I also recall a birthday gift of possibly the worst game in history.  It was called "The Cattlemen."  It was a western-themed variant of "Risk," but it had a serious flaw in the land-grabbing mechanism ... whomever played first always won.  We played two games and that was it.  The next day, The Cattlemen was gone, and Dad brought home my very first APBA baseball game.

APBA is based in my hometown of Lancaster, PA, and is a baseball simulator played with cards and dice.  Dad would regale me of stories of the APBA leagues that he played with his neighborhood friends growing up, and I fell in love with the gameplay of this simulation, and still have a set ready for play in my apartment.

Dad had fascinating television habits.  He liked miniseries, a few sitcoms, but liked to turn his nose up at some of my viewing choices.  The first glance he got of "Star Trek" garnered the query, "So where do they park the ship?"  He watched with me once or twice and said, "This is okay for kids, I guess."  Mom caught him one night, though, watching the series pilot late at night, and he grudgingly admitted that it was a good show.  "Get Smart" is another one that surprised him, once he sat down and actually listened to the dialogue.

Probably the most amusing time I witnessed Dad with television was the Friday night when I walked into the living room to see him wincing with pain.  "What's wrong, Dad," I asked.  "I just don't get this show," he replied.  "I know it's popular, but ... it's the worst thing I've ever seen.  But I'm going to make it through the hour."  That was his only hour ever spent with "The Dukes of Hazzard."

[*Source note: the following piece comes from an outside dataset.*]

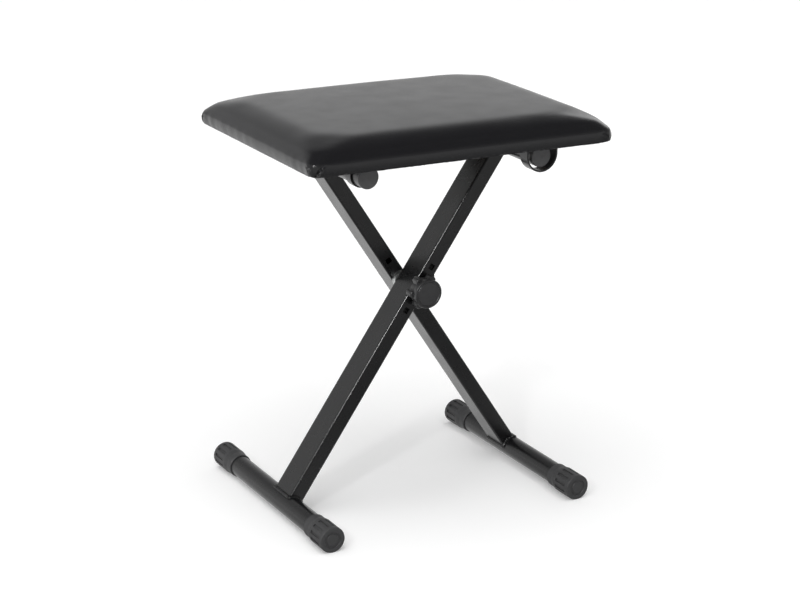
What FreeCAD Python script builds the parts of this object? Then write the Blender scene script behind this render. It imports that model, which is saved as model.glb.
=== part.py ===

Not that he couldn't be a bit of a hellraiser himself.  I recall an evening dinner in which he was downright FUMING over the speeding ticket he got in our robin's-egg blue VW bug.  "All these kids in their fancy sportscars, tearing up and down the highway.  And this jerk pulls over a middle-aged guy in a VW bug!  I'm not the guy they're after!"  "Were you speeding, Dad?" "Well ... yeah."  I responded, "Then they got the right guy."  Dad laughed loudest.

I learned a lot about MY driving skills from watching Dad.  Sometimes you can learn from the worst examples.

When I was in eighth grade, we had one of our legendary Pennsylvania snowfalls.  Dad was in a hurry to get to work after dropping me at school.  So he cleared a hole in the windshield about the size of a half dollar, and raced to the high school.  We hit the parking lot, missing a crossing pedestrian by about a foot and a half, and I made it to class.  And I made it to seventh period.  Driver's Ed.  Where my teacher shared the story about how he was almost killed by a maniac that almost killed him this morning by only clearing a small patch in his windshield before barreling into the school parking lot.  I covered my eyes, hoping he hadn't seen me in the passenger seat.

Dad enjoyed taking us to the movies downtown, and yes, we were there for the opening of "Star Wars."  It was a great pleasure for my sister and me to treat HIM to one of the newer "Star Wars" films a few years ago.  He was and still is a HUGE fan of movie musicals, from Nelson Eddy to "Mamma Mia."  And don't get him started on "La La Land."

Religion.  Dad was raised Catholic, but he didn't take to it right away.  I recall going to church with my mother and sister while Dad stayed in bed on Sunday mornings.  We bloom in our faith at different times, and once I became a teenager, I was given permission to stop going to our Episcopal church on Sunday mornings as well.  I was born again in college, and Dad actually about a decade ago.  Now he and Mom are regular attendees at St. Luke's in Lebanon, a church from my childhood, and he's an enthusiastic student at a weekly Bible study.  He's finally retired, but I know that he's restless and not taking well to the all-weekend lifestyle.  

We talk together every Monday night, this time of year, usually during a muted Phillies game.  We talk baseball, politics, and anything else that amuses us.  Sometimes, it's his latest idea for a new private business, everything from selling ad space on restaurant napkins to professional dog walking.

But if you were to ask me the best thing about my dad, I guess it has to be that he has always believed in me.  In his heart of hearts, he's always believed I would wind up in sales, but he's never indicated that I was anything other than a rock star as a supporting cast member of WDUN, and he never misses a performance when I step on stage.

I'm not perfect as a Dad.  None of us ever are.  But if you want to focus on the most important part of being a father, make it that faith in your child.  Tell them that you love them ... that you believe in them ... and that you're proud of them.

Thanks, Dad.  And Happy Father's Day.